Soon we’ll board the ferry at Patras and land in Venice with coffee dreams and candle plans. We’ll keep sharing from the road, learning what daily means when the horizon moves.
Give More Each Day, Receive With Grace
If there’s one practice to pocket today, let it be this: give a little more than you take. A kind word. A chant. A meal shared. A bill paid on time. A quiet apology when needed. And when goodness knocks on your door, open it. Receive without shrinking. Let the exchange be clean.
If you’d like to ask a sincere question or share appreciation, we’d love to hear from you in our community space, a small place for gentle conversation and service. Come say hello through our Juicy Magik Agora registration. If you feel moved to support the projects, offerings, and travels, there’s a simple way to do that too through our BTCpay projects page.
Try This Gentle Reset This Week
- Clean out one drawer and cancel one unused subscription.
- Close a fee-heavy account or plan a switch to a no-fee option.
- Walk in nature, even for five minutes.
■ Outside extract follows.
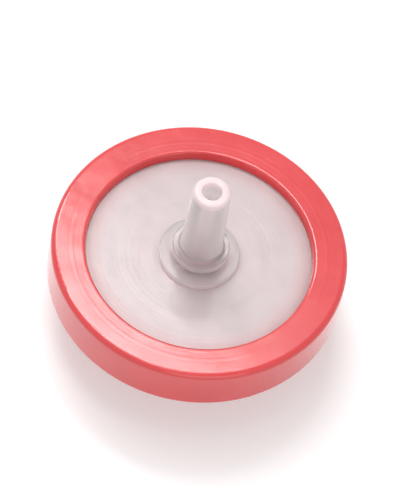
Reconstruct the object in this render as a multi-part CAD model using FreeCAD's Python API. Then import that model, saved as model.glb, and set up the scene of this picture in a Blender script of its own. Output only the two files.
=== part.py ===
import FreeCAD, Part
import math
import os

# Syringe filter for a 25 mm membrane: two housing halves with a membrane clamped
# between them, bound at the edge by an overmoulded ring.
# Millimetres. +Z is up, along the filter's axis. The filter stands on the end of its
# female inlet hub, and the origin is the centre of that end. The outlet points up.

# Membrane, and the places where the halves hold it
membrane_diameter = 25.0
membrane_thickness = 0.2
membrane_clearance = 0.05      # round the membrane's edge, in its seat
clamp_width = 1.1              # rim of the membrane that the halves pinch

# Housing halves: a round plate each, with a flange outside the membrane
plate_thickness = 1.8          # from the seam to the outer face
weld_width = 1.45              # where half meets half, outside the membrane
flange_step = 0.5              # how much the flange's edge is set back for the ring
flange_step_width = 1.1
chamber_depth = 0.5            # hollow below the membrane, in the inlet half
channel_depth = 0.5            # hollow above the membrane, in the outlet half

# Overmoulded ring
ring_wall = 2.0                # plastic outside the flanges
lip_width = 1.8                # how far each lip reaches in over the flanges
face_recess = 1.0              # depth of the faces below the ring's ends
ring_edge_radius = 0.6
lip_edge_radius = 0.3
lip_draft = 10.0               # degrees that each lip's inner wall leans back

# Female inlet hub, with a 6 % conical socket and two half-turn lock threads
hub_height = 7.0               # from the inlet face to the hub's end
hub_diameter = 6.7
hub_edge_radius = 0.2
skirt_spread = 1.25            # how far the skirt stands out from the hub, at the inlet face
skirt_height = 1.7
skirt_curve = 1.6
socket_diameter = 4.3          # at the mouth
socket_chamfer = 0.2
socket_floor = 0.8             # plastic between the socket and the chamber
throat_diameter = 2.0
luer_taper = 0.06              # change of diameter along each cone

# Lock threads on the hub
thread_height = 0.55           # from the hub to the crest
thread_lead = 5.0
thread_root_width = 1.4
thread_crest_width = 0.6
thread_starts = 2
thread_turn = 170.0            # degrees that each thread runs round the hub
thread_bite = 0.15             # overlap of thread and hub before they are fused

# Male outlet nozzle, on a collar, a neck and a low boss
nozzle_length = 10.3           # from the collar to the tip
tip_diameter = 3.97
tip_edge_radius = 0.35
nozzle_bore = 2.0
bore_chamfer = 0.15
foot_curve = 0.3               # where the nozzle meets the collar
collar_ledge = 0.8             # beyond the nozzle's foot
collar_height = 1.1
neck_setback = 0.45            # inside the collar
neck_height = 0.5
boss_ledge = 1.3               # beyond the collar
boss_height = 0.5
outlet_edge_radius = 0.15      # on the collar and the boss

# Ribs that spread the flow, and rings of rib that carry the membrane
inlet_rib_count = 8
inlet_rib_width = 0.6
inlet_rib_gap = 0.15           # from the rib to the membrane
inlet_rib_margin = 0.8         # clear of the throat and of the chamber's wall
support_rib_width = 0.6
support_rib_pitch = 2.4
support_rib_start = 1.0        # from the bore's wall to the first rib
channel_count = 6
channel_width = 0.9

# Radii that follow
membrane_radius = membrane_diameter / 2
seat_radius = membrane_radius + membrane_clearance
chamber_radius = membrane_radius - clamp_width
flange_radius = seat_radius + weld_width
step_radius = flange_radius - flange_step_width
ring_radius = flange_radius + ring_wall
window_radius = flange_radius - lip_width
lip_lean = face_recess * math.tan(math.radians(lip_draft))
hub_radius = hub_diameter / 2
skirt_radius = hub_radius + skirt_spread
crest_radius = hub_radius + thread_height
mouth_radius = socket_diameter / 2
throat_radius = throat_diameter / 2
tip_radius = tip_diameter / 2
foot_radius = tip_radius + nozzle_length * luer_taper / 2
bore_radius = nozzle_bore / 2
collar_radius = foot_radius + collar_ledge
neck_radius = collar_radius - neck_setback
boss_radius = collar_radius + boss_ledge

# Heights that follow
inlet_face_z = hub_height
seam_z = inlet_face_z + plate_thickness
outlet_face_z = seam_z + plate_thickness
ring_bottom_z = inlet_face_z - face_recess
ring_top_z = outlet_face_z + face_recess
chamber_floor_z = seam_z - chamber_depth
socket_floor_z = chamber_floor_z - socket_floor
membrane_top_z = seam_z + membrane_thickness
channel_roof_z = membrane_top_z + channel_depth
boss_top_z = outlet_face_z + boss_height
collar_bottom_z = boss_top_z + neck_height
collar_top_z = collar_bottom_z + collar_height
tip_z = collar_top_z + nozzle_length

AXIS_POINT = FreeCAD.Vector(0, 0, 0)
UP = FreeCAD.Vector(0, 0, 1)


def section_point(radius, height):
    """A point of a section, in the plane of +X and +Z."""
    return FreeCAD.Vector(radius, 0, height)


def corner_round(before, corner, after, radius):
    """Start, middle and end of the arc that rounds a corner."""
    back = (before - corner).normalize()
    ahead = (after - corner).normalize()
    half_angle = back.getAngle(ahead) / 2
    reach = radius / math.tan(half_angle)
    inward = (back + ahead).normalize()
    centre = corner + inward * (radius / math.sin(half_angle))
    return corner + back * reach, centre - inward * radius, corner + ahead * reach


def turned(corners):
    """Solid of revolution about Z. A corner is (radius, height) or (radius, height, rounding)."""
    points = [section_point(corner[0], corner[1]) for corner in corners]
    count = len(corners)
    arcs = []
    for i, corner in enumerate(corners):
        if len(corner) == 3:
            arcs.append(corner_round(points[i - 1], points[i], points[(i + 1) % count], corner[2]))
        else:
            arcs.append((points[i], None, points[i]))
    edges = []
    for i in range(count):
        start, middle, end = arcs[i]
        if middle is not None:
            edges.append(Part.Arc(start, middle, end).toShape())
        edges.append(Part.LineSegment(end, arcs[(i + 1) % count][0]).toShape())
    section = Part.Face(Part.Wire(edges))
    return section.revolve(AXIS_POINT, UP, 360)


def tube(outer, inner, height, bottom_z):
    """Plain tube about Z."""
    base = FreeCAD.Vector(0, 0, bottom_z)
    return Part.makeCylinder(outer, height, base).cut(Part.makeCylinder(inner, height, base))


def radial_bar(inner, outer, width, height, bottom_z, degrees):
    """Bar from one radius to another, turned about Z."""
    bar = Part.makeBox(outer - inner, width, height, FreeCAD.Vector(inner, -width / 2, bottom_z))
    bar.rotate(AXIS_POINT, UP, degrees)
    return bar


def lock_thread(degrees):
    """One half-turn of lock thread, from the hub's end towards the face."""
    inner = hub_radius - thread_bite
    crest_half = thread_crest_width / 2
    slope = (thread_root_width / 2 - crest_half) / thread_height
    inner_half = crest_half + slope * (crest_radius - inner)
    middle_z = thread_root_width / 2 + hub_edge_radius
    section = [
        section_point(inner, middle_z - inner_half),
        section_point(crest_radius, middle_z - crest_half),
        section_point(crest_radius, middle_z + crest_half),
        section_point(inner, middle_z + inner_half),
    ]
    profile = Part.makePolygon(section + section[:1])
    rise = thread_lead * thread_turn / 360
    path = Part.Wire(Part.makeHelix(thread_lead, rise, inner))
    thread = path.makePipeShell([profile], True, True)
    thread.rotate(AXIS_POINT, UP, degrees)
    return thread


def inlet_housing():
    """Plate with the female hub, the conical socket and the ribs below the membrane."""
    socket_end = mouth_radius - socket_floor_z * luer_taper / 2
    chamfer_end = mouth_radius - socket_chamfer * luer_taper / 2
    body = turned([
        (mouth_radius + socket_chamfer, 0),
        (hub_radius, 0, hub_edge_radius),
        (hub_radius, hub_height - skirt_height, skirt_curve),
        (skirt_radius, inlet_face_z),
        (step_radius, inlet_face_z),
        (step_radius, inlet_face_z + flange_step),
        (flange_radius, inlet_face_z + flange_step),
        (flange_radius, seam_z),
        (chamber_radius, seam_z),
        (chamber_radius, chamber_floor_z),
        (throat_radius, chamber_floor_z),
        (throat_radius, socket_floor_z),
        (socket_end, socket_floor_z),
        (chamfer_end, socket_chamfer),
    ])
    threads = [lock_thread(i * 360 / thread_starts) for i in range(thread_starts)]
    return body.fuse(threads + inlet_ribs()).removeSplitter()


def inlet_ribs():
    """Low radial ribs on the inlet half's inner face."""
    inner = throat_radius + inlet_rib_margin
    outer = chamber_radius - inlet_rib_margin
    height = chamber_depth - inlet_rib_gap
    step = 360 / inlet_rib_count
    return [
        radial_bar(inner, outer, inlet_rib_width, height, chamber_floor_z, i * step)
        for i in range(inlet_rib_count)
    ]


def outlet_housing():
    """Plate with the membrane's seat and support ribs, the boss, the collar and the nozzle."""
    body = turned([
        (seat_radius, seam_z),
        (flange_radius, seam_z),
        (flange_radius, outlet_face_z - flange_step),
        (step_radius, outlet_face_z - flange_step),
        (step_radius, outlet_face_z),
        (boss_radius, outlet_face_z),
        (boss_radius, boss_top_z, outlet_edge_radius),
        (neck_radius, boss_top_z),
        (neck_radius, collar_bottom_z),
        (collar_radius, collar_bottom_z, outlet_edge_radius),
        (collar_radius, collar_top_z, outlet_edge_radius),
        (foot_radius, collar_top_z, foot_curve),
        (tip_radius, tip_z, tip_edge_radius),
        (bore_radius + bore_chamfer, tip_z),
        (bore_radius, tip_z - bore_chamfer),
        (bore_radius, channel_roof_z),
        (chamber_radius, channel_roof_z),
        (chamber_radius, membrane_top_z),
        (seat_radius, membrane_top_z),
    ])
    return body.fuse(support_ribs()).removeSplitter()


def support_ribs():
    """Rings of rib above the membrane, cut through by radial channels."""
    first = bore_radius + support_rib_start
    room = chamber_radius - first - support_rib_width
    channels = [
        radial_bar(0, chamber_radius, channel_width, channel_depth, membrane_top_z, i * 360 / channel_count)
        for i in range(channel_count)
    ]
    rings = []
    for i in range(int(room / support_rib_pitch) + 1):
        inner = first + i * support_rib_pitch
        ring = tube(inner + support_rib_width, inner, channel_depth, membrane_top_z)
        rings.append(ring.cut(channels))
    return rings


def membrane():
    """Thin disc in its seat in the outlet half."""
    return Part.makeCylinder(membrane_radius, membrane_thickness, FreeCAD.Vector(0, 0, seam_z))


def overmould_ring():
    """Ring of C section that grips the flanges of both halves."""
    return turned([
        (ring_radius, ring_bottom_z, ring_edge_radius),
        (ring_radius, ring_top_z, ring_edge_radius),
        (window_radius + lip_lean, ring_top_z, lip_edge_radius),
        (window_radius, outlet_face_z),
        (step_radius, outlet_face_z),
        (step_radius, outlet_face_z - flange_step),
        (flange_radius, outlet_face_z - flange_step),
        (flange_radius, inlet_face_z + flange_step),
        (step_radius, inlet_face_z + flange_step),
        (step_radius, inlet_face_z),
        (window_radius, inlet_face_z),
        (window_radius + lip_lean, ring_bottom_z, lip_edge_radius),
    ])


os.makedirs("parts", exist_ok=True)
inlet_housing().exportStep("parts/inlet_housing.step")
outlet_housing().exportStep("parts/outlet_housing.step")
membrane().exportStep("parts/membrane.step")
overmould_ring().exportStep("parts/overmould_ring.step")
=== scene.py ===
import math

import bmesh
import bpy
from mathutils import Matrix, Quaternion, Vector


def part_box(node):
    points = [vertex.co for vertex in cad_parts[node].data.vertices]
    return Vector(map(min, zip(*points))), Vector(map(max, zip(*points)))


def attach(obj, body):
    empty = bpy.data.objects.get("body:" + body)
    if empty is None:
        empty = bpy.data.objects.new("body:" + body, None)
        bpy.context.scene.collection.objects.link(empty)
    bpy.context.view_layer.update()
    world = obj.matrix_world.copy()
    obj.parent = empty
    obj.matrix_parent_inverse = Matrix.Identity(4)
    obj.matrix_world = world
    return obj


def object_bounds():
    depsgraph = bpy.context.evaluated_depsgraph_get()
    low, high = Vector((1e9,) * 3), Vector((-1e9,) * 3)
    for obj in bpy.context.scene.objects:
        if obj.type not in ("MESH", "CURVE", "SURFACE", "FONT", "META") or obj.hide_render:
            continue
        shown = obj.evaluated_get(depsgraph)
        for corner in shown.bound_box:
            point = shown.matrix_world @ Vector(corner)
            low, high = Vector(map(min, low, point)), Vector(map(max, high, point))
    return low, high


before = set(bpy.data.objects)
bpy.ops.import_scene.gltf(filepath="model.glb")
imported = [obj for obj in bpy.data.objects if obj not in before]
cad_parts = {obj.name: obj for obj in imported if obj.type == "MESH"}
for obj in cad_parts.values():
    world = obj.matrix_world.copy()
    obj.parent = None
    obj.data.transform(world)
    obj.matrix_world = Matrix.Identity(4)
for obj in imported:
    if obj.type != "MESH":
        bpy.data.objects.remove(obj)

# Syringe filter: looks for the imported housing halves, membrane and overmoulded ring.
# Metres, in the frame's own axes. The filter stands on its inlet hub, outlet up.

MM = 0.001
CAD_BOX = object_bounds()

# Places read from the frame
RING_LOW, RING_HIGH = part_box("overmould_ring")
HUB_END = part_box("inlet_housing")[0].z
TIP_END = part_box("outlet_housing")[1].z

# Where the housing's look changes
CLEAR_FADE = 1.5 * MM          # over which the housing goes from milky to clear
END_FADE = 0.8 * MM            # over which it goes milky again, at the hub's end and the tip
RING_BAND = 3.8 * MM           # from the ring's outer wall in to its lip
LIP_RADIUS = RING_HIGH.x - RING_BAND
PAINTED_REFLECTION_REACH = 2.6 * MM         # how far in from the lip the plates carry a painted reflection of the ring's red

# Printed marks on the inlet face: a row of bars and a row of dots, along one arc
MARK_RADIUS = 9.7 * MM
MARK_HEIGHT = 2.0 * MM
SHORT_MARK_HEIGHT = 1.0 * MM
MARK_WIDTH = 0.4 * MM
DOT_WIDTH = 0.7 * MM
MARK_PITCH = 1.6 * MM
MARK_BARS = 6
MARK_DOTS = 5
MARK_GAP = 3.4 * MM            # from the last bar to the first dot
MARK_END_STEPS = 12            # points on each round end
INK_THICKNESS = 0.02 * MM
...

Touch a tree, or a railing if that’s what you have.
- Chant three long Gaurangas in the evening.
- Offer one thing you made to someone else.
Small steps, big sky.
Closing Blessing
Thank you for tuning in, turning on, and dropping in. Peace be with you and upon you. May your day be full of simple gifts, soft laughter, and the holy names close by. Gauranga, Gauranga. Haribol, dear hearts. See you on the sand, or on the ferry, or in the quiet corner of your next breath.
And when the wave comes, let it come. It might wash the exact part of your life that needed washing anyway.